* Start SUPPLIED INFORMATION *

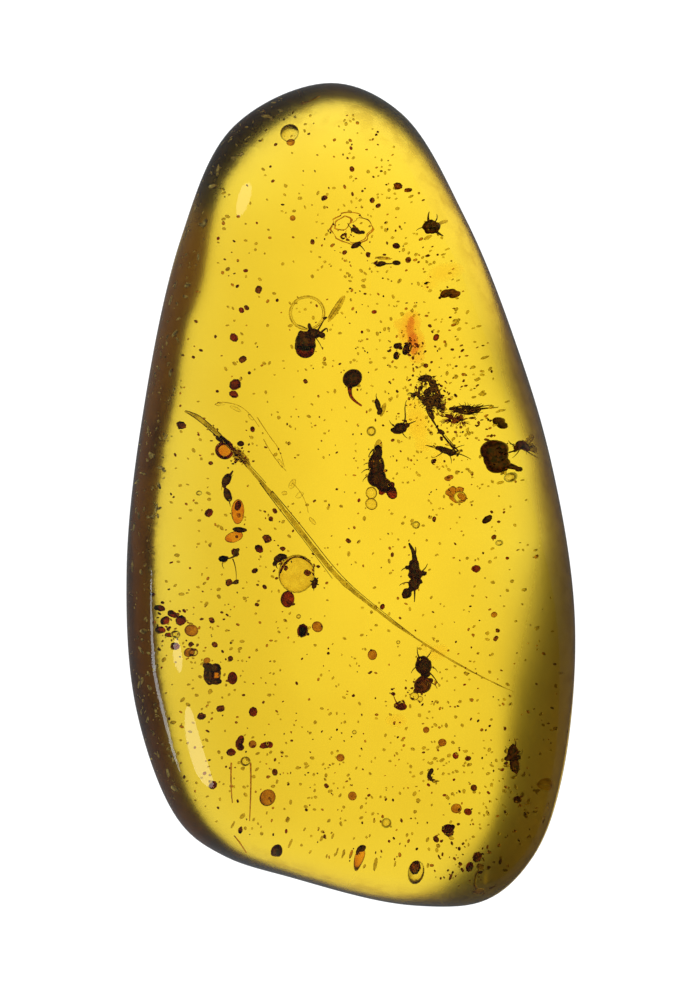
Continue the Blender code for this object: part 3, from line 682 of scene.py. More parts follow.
growFind("ant", ant)

leafBeetle = {  # a round shell with a beaded feeler
    "leafBeetleShell": {
        "look": "chitin", "rough": 0.4,
        "balls": [(-0.1, 0.34, 0.98, 1.0, 0), (0.08, -0.36, 0.9, 0.84, -30), (-0.02, 0.0, 1.1, 0.86, 80)],
        "limbs": [(0.15, [(0.4, -0.42), (0.6, -0.52), (0.75, -0.62), (0.92, -0.76)])],
    },
    "leafBeetleFeeler": {
        "look": "chitin", "rough": 0.5,
        "balls": [
            (0.6, 0.26, 0.18, 0.14, 20), (0.78, 0.34, 0.16, 0.13, 20), (0.94, 0.38, 0.15, 0.12, 10),
            (1.08, 0.4, 0.13, 0.11, 0), (0.8, -0.66, 0.3, 0.24, -30),
        ],
        "limbs": [(0.04, [(0.4, 0.2), (0.7, 0.3), (1.1, 0.4)])],
    },
}
growFind("leaf_beetle", leafBeetle)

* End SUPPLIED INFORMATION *

PROBLEM DESCRIPTION:
Return all of the data word for word.

RESULT OF THIS EXERCISE:
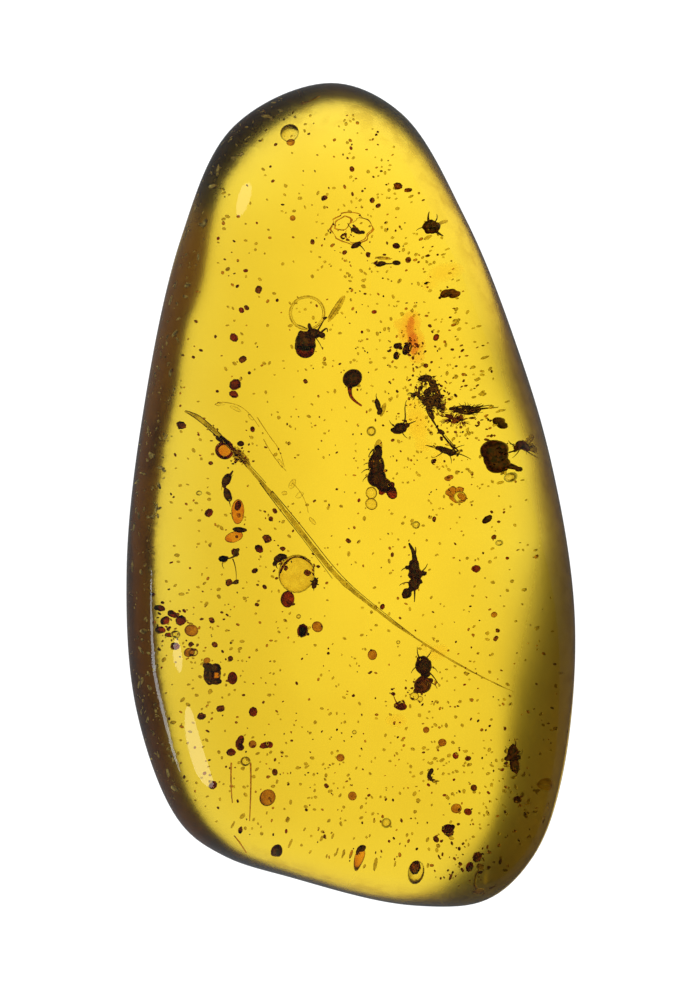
Continue the Blender code for this object: part 3, from line 682 of scene.py. More parts follow.
growFind("ant", ant)

leafBeetle = {  # a round shell with a beaded feeler
    "leafBeetleShell": {
        "look": "chitin", "rough": 0.4,
        "balls": [(-0.1, 0.34, 0.98, 1.0, 0), (0.08, -0.36, 0.9, 0.84, -30), (-0.02, 0.0, 1.1, 0.86, 80)],
        "limbs": [(0.15, [(0.4, -0.42), (0.6, -0.52), (0.75, -0.62), (0.92, -0.76)])],
    },
    "leafBeetleFeeler": {
        "look": "chitin", "rough": 0.5,
        "balls": [
            (0.6, 0.26, 0.18, 0.14, 20), (0.78, 0.34, 0.16, 0.13, 20), (0.94, 0.38, 0.15, 0.12, 10),
            (1.08, 0.4, 0.13, 0.11, 0), (0.8, -0.66, 0.3, 0.24, -30),
        ],
        "limbs": [(0.04, [(0.4, 0.2), (0.7, 0.3), (1.1, 0.4)])],
    },
}
growFind("leaf_beetle", leafBeetle)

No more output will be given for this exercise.